→ Your objective
Write the data out again, exactly as given.

___ Source records ___

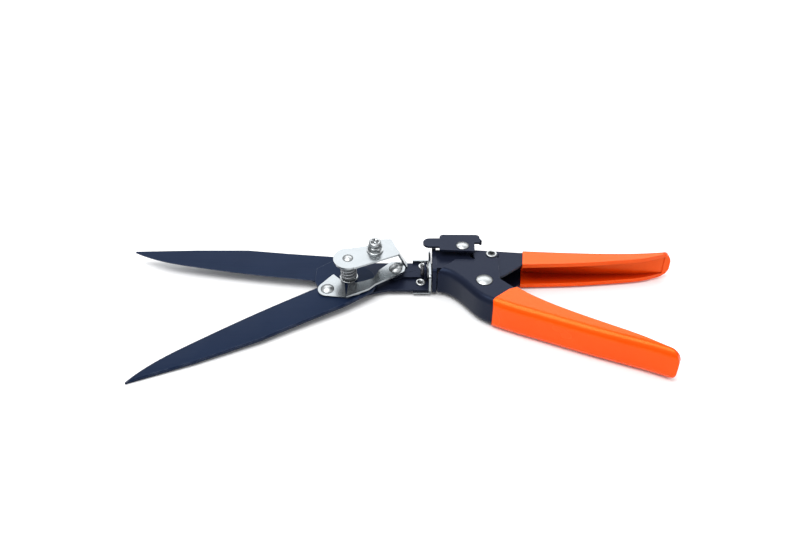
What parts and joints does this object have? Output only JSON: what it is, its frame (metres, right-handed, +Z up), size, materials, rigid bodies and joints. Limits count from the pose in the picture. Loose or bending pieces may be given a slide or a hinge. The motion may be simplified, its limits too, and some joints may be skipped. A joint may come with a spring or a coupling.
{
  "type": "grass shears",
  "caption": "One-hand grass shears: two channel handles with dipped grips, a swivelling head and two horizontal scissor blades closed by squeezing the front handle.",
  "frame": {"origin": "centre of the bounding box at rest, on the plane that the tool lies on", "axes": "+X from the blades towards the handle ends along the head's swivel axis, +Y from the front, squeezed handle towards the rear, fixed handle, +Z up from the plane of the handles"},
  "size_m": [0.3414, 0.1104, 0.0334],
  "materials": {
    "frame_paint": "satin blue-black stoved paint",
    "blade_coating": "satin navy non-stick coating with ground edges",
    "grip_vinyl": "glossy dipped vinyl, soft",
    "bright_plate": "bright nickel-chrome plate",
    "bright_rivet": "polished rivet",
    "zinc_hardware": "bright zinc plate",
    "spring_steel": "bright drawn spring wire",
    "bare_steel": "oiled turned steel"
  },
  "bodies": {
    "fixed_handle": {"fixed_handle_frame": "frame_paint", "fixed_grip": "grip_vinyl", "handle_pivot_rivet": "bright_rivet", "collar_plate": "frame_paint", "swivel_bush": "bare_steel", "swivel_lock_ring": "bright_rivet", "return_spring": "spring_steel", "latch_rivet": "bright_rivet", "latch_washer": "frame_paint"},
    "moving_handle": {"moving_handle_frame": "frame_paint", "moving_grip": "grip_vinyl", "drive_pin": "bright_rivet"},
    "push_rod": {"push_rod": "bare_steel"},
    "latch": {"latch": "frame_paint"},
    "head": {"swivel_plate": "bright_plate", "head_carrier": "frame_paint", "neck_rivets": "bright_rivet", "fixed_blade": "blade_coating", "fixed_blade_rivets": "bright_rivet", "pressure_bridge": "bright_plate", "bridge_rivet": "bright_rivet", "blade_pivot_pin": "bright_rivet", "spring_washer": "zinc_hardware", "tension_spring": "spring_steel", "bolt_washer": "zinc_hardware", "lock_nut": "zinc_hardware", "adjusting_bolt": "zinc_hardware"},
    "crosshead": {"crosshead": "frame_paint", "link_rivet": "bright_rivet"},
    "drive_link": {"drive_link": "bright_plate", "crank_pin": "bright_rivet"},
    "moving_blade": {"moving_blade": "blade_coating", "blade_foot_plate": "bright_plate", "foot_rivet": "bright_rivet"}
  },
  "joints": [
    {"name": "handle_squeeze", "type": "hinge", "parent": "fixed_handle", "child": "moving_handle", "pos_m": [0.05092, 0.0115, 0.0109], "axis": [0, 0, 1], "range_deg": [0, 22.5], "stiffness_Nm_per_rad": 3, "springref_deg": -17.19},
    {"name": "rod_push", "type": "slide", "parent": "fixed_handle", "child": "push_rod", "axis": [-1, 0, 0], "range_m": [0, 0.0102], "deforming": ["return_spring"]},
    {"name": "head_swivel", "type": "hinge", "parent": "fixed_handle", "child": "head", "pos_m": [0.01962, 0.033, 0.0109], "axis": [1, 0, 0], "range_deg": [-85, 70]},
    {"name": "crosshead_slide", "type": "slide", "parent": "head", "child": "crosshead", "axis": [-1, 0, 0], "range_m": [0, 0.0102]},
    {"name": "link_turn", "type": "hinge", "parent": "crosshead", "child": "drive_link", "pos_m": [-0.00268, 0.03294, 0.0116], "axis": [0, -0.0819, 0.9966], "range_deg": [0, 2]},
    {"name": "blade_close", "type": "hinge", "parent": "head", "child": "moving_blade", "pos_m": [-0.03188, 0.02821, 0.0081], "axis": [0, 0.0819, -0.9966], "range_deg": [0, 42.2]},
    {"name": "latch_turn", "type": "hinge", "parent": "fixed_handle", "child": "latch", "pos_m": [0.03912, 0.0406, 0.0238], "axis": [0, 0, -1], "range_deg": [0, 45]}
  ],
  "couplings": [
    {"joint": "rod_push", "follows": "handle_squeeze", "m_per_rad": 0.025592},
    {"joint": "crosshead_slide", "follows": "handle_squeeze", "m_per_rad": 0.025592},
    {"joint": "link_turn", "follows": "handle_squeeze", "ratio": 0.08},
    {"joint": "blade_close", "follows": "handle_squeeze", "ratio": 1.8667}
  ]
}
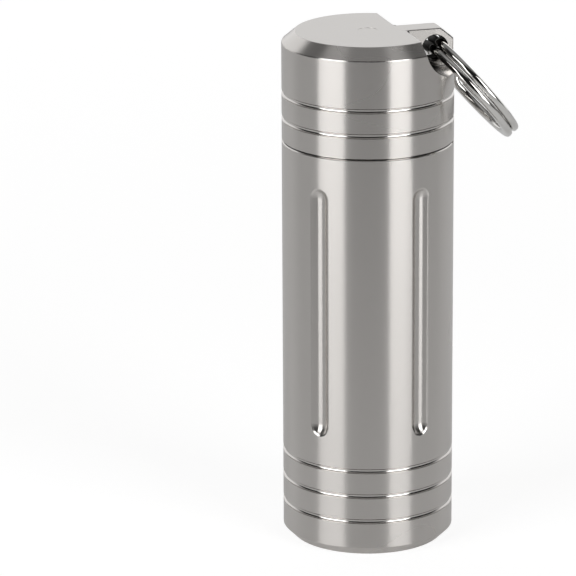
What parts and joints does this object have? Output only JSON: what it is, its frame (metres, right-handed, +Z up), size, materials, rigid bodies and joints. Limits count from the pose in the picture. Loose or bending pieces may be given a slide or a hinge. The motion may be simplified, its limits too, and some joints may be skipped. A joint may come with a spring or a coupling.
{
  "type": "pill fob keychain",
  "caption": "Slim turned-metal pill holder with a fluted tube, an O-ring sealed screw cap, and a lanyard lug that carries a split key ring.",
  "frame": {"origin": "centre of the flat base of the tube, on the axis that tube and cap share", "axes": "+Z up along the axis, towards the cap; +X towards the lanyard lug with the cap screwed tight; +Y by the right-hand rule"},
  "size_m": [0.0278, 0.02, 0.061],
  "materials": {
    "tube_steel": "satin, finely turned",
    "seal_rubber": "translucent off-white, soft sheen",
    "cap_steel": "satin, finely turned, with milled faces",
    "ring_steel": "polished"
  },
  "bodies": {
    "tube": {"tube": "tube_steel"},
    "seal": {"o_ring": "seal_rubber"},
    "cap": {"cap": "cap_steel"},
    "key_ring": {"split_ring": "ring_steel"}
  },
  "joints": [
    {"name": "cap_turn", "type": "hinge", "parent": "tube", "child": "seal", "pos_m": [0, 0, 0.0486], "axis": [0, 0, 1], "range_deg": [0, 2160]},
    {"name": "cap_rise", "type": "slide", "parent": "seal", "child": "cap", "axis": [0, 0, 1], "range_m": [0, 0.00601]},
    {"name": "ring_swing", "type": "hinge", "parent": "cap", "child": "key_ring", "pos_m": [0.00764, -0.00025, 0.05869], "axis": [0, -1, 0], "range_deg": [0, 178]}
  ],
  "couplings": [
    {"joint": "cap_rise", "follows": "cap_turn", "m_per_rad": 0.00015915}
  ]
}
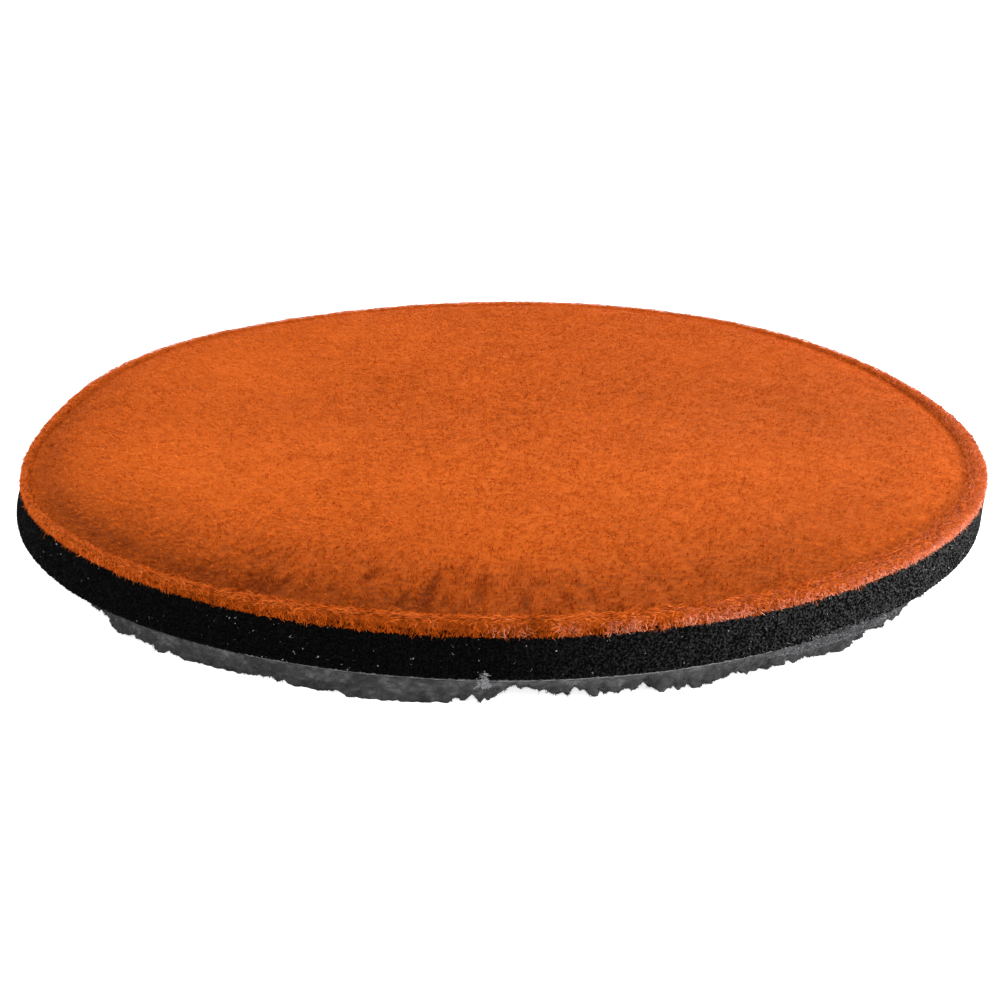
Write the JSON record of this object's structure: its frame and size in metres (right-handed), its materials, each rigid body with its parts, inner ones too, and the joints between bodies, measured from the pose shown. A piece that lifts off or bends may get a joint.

___

→ Exercise solution
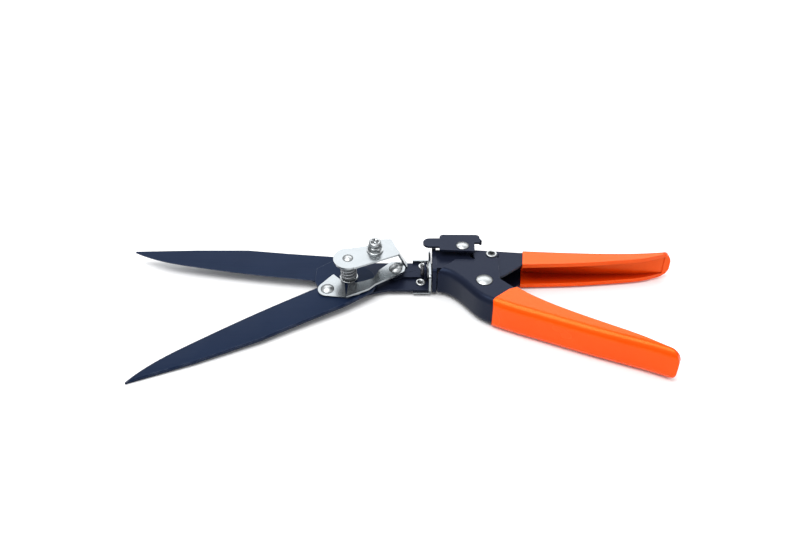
What parts and joints does this object have? Output only JSON: what it is, its frame (metres, right-handed, +Z up), size, materials, rigid bodies and joints. Limits count from the pose in the picture. Loose or bending pieces may be given a slide or a hinge. The motion may be simplified, its limits too, and some joints may be skipped. A joint may come with a spring or a coupling.
{
  "type": "grass shears",
  "caption": "One-hand grass shears: two channel handles with dipped grips, a swivelling head and two horizontal scissor blades closed by squeezing the front handle.",
  "frame": {"origin": "centre of the bounding box at rest, on the plane that the tool lies on", "axes": "+X from the blades towards the handle ends along the head's swivel axis, +Y from the front, squeezed handle towards the rear, fixed handle, +Z up from the plane of the handles"},
  "size_m": [0.3414, 0.1104, 0.0334],
  "materials": {
    "frame_paint": "satin blue-black stoved paint",
    "blade_coating": "satin navy non-stick coating with ground edges",
    "grip_vinyl": "glossy dipped vinyl, soft",
    "bright_plate": "bright nickel-chrome plate",
    "bright_rivet": "polished rivet",
    "zinc_hardware": "bright zinc plate",
    "spring_steel": "bright drawn spring wire",
    "bare_steel": "oiled turned steel"
  },
  "bodies": {
    "fixed_handle": {"fixed_handle_frame": "frame_paint", "fixed_grip": "grip_vinyl", "handle_pivot_rivet": "bright_rivet", "collar_plate": "frame_paint", "swivel_bush": "bare_steel", "swivel_lock_ring": "bright_rivet", "return_spring": "spring_steel", "latch_rivet": "bright_rivet", "latch_washer": "frame_paint"},
    "moving_handle": {"moving_handle_frame": "frame_paint", "moving_grip": "grip_vinyl", "drive_pin": "bright_rivet"},
    "push_rod": {"push_rod": "bare_steel"},
    "latch": {"latch": "frame_paint"},
    "head": {"swivel_plate": "bright_plate", "head_carrier": "frame_paint", "neck_rivets": "bright_rivet", "fixed_blade": "blade_coating", "fixed_blade_rivets": "bright_rivet", "pressure_bridge": "bright_plate", "bridge_rivet": "bright_rivet", "blade_pivot_pin": "bright_rivet", "spring_washer": "zinc_hardware", "tension_spring": "spring_steel", "bolt_washer": "zinc_hardware", "lock_nut": "zinc_hardware", "adjusting_bolt": "zinc_hardware"},
    "crosshead": {"crosshead": "frame_paint", "link_rivet": "bright_rivet"},
    "drive_link": {"drive_link": "bright_plate", "crank_pin": "bright_rivet"},
    "moving_blade": {"moving_blade": "blade_coating", "blade_foot_plate": "bright_plate", "foot_rivet": "bright_rivet"}
  },
  "joints": [
    {"name": "handle_squeeze", "type": "hinge", "parent": "fixed_handle", "child": "moving_handle", "pos_m": [0.05092, 0.0115, 0.0109], "axis": [0, 0, 1], "range_deg": [0, 22.5], "stiffness_Nm_per_rad": 3, "springref_deg": -17.19},
    {"name": "rod_push", "type": "slide", "parent": "fixed_handle", "child": "push_rod", "axis": [-1, 0, 0], "range_m": [0, 0.0102], "deforming": ["return_spring"]},
    {"name": "head_swivel", "type": "hinge", "parent": "fixed_handle", "child": "head", "pos_m": [0.01962, 0.033, 0.0109], "axis": [1, 0, 0], "range_deg": [-85, 70]},
    {"name": "crosshead_slide", "type": "slide", "parent": "head", "child": "crosshead", "axis": [-1, 0, 0], "range_m": [0, 0.0102]},
    {"name": "link_turn", "type": "hinge", "parent": "crosshead", "child": "drive_link", "pos_m": [-0.00268, 0.03294, 0.0116], "axis": [0, -0.0819, 0.9966], "range_deg": [0, 2]},
    {"name": "blade_close", "type": "hinge", "parent": "head", "child": "moving_blade", "pos_m": [-0.03188, 0.02821, 0.0081], "axis": [0, 0.0819, -0.9966], "range_deg": [0, 42.2]},
    {"name": "latch_turn", "type": "hinge", "parent": "fixed_handle", "child": "latch", "pos_m": [0.03912, 0.0406, 0.0238], "axis": [0, 0, -1], "range_deg": [0, 45]}
  ],
  "couplings": [
    {"joint": "rod_push", "follows": "handle_squeeze", "m_per_rad": 0.025592},
    {"joint": "crosshead_slide", "follows": "handle_squeeze", "m_per_rad": 0.025592},
    {"joint": "link_turn", "follows": "handle_squeeze", "ratio": 0.08},
    {"joint": "blade_close", "follows": "handle_squeeze", "ratio": 1.8667}
  ]
}
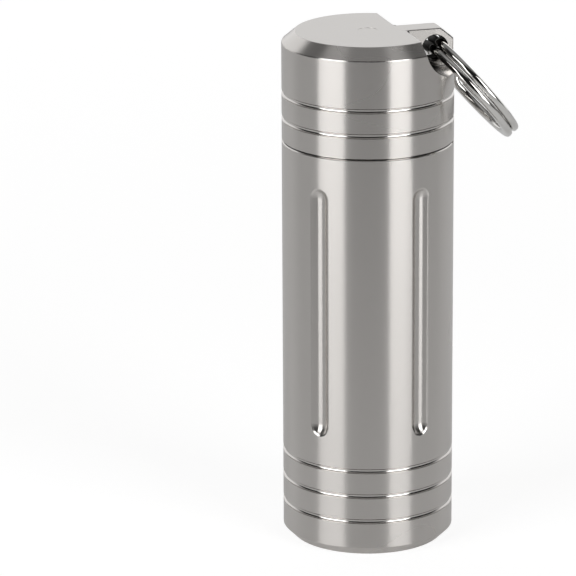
What parts and joints does this object have? Output only JSON: what it is, its frame (metres, right-handed, +Z up), size, materials, rigid bodies and joints. Limits count from the pose in the picture. Loose or bending pieces may be given a slide or a hinge. The motion may be simplified, its limits too, and some joints may be skipped. A joint may come with a spring or a coupling.
{
  "type": "pill fob keychain",
  "caption": "Slim turned-metal pill holder with a fluted tube, an O-ring sealed screw cap, and a lanyard lug that carries a split key ring.",
  "frame": {"origin": "centre of the flat base of the tube, on the axis that tube and cap share", "axes": "+Z up along the axis, towards the cap; +X towards the lanyard lug with the cap screwed tight; +Y by the right-hand rule"},
  "size_m": [0.0278, 0.02, 0.061],
  "materials": {
    "tube_steel": "satin, finely turned",
    "seal_rubber": "translucent off-white, soft sheen",
    "cap_steel": "satin, finely turned, with milled faces",
    "ring_steel": "polished"
  },
  "bodies": {
    "tube": {"tube": "tube_steel"},
    "seal": {"o_ring": "seal_rubber"},
    "cap": {"cap": "cap_steel"},
    "key_ring": {"split_ring": "ring_steel"}
  },
  "joints": [
    {"name": "cap_turn", "type": "hinge", "parent": "tube", "child": "seal", "pos_m": [0, 0, 0.0486], "axis": [0, 0, 1], "range_deg": [0, 2160]},
    {"name": "cap_rise", "type": "slide", "parent": "seal", "child": "cap", "axis": [0, 0, 1], "range_m": [0, 0.00601]},
    {"name": "ring_swing", "type": "hinge", "parent": "cap", "child": "key_ring", "pos_m": [0.00764, -0.00025, 0.05869], "axis": [0, -1, 0], "range_deg": [0, 178]}
  ],
  "couplings": [
    {"joint": "cap_rise", "follows": "cap_turn", "m_per_rad": 0.00015915}
  ]
}
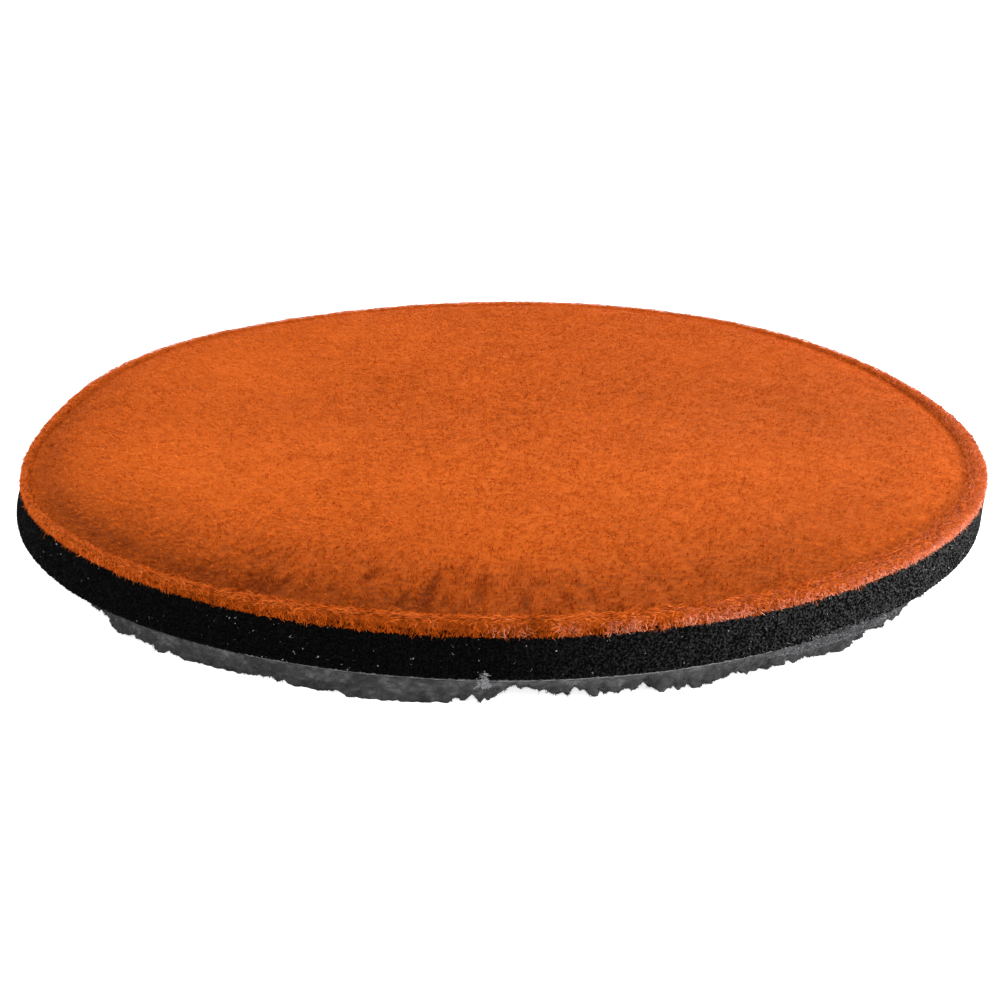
Write the JSON record of this object's structure: its frame and size in metres (right-handed), its materials, each rigid body with its parts, inner ones too, and the joints between bodies, measured from the pose shown. A piece that lifts off or bends may get a joint.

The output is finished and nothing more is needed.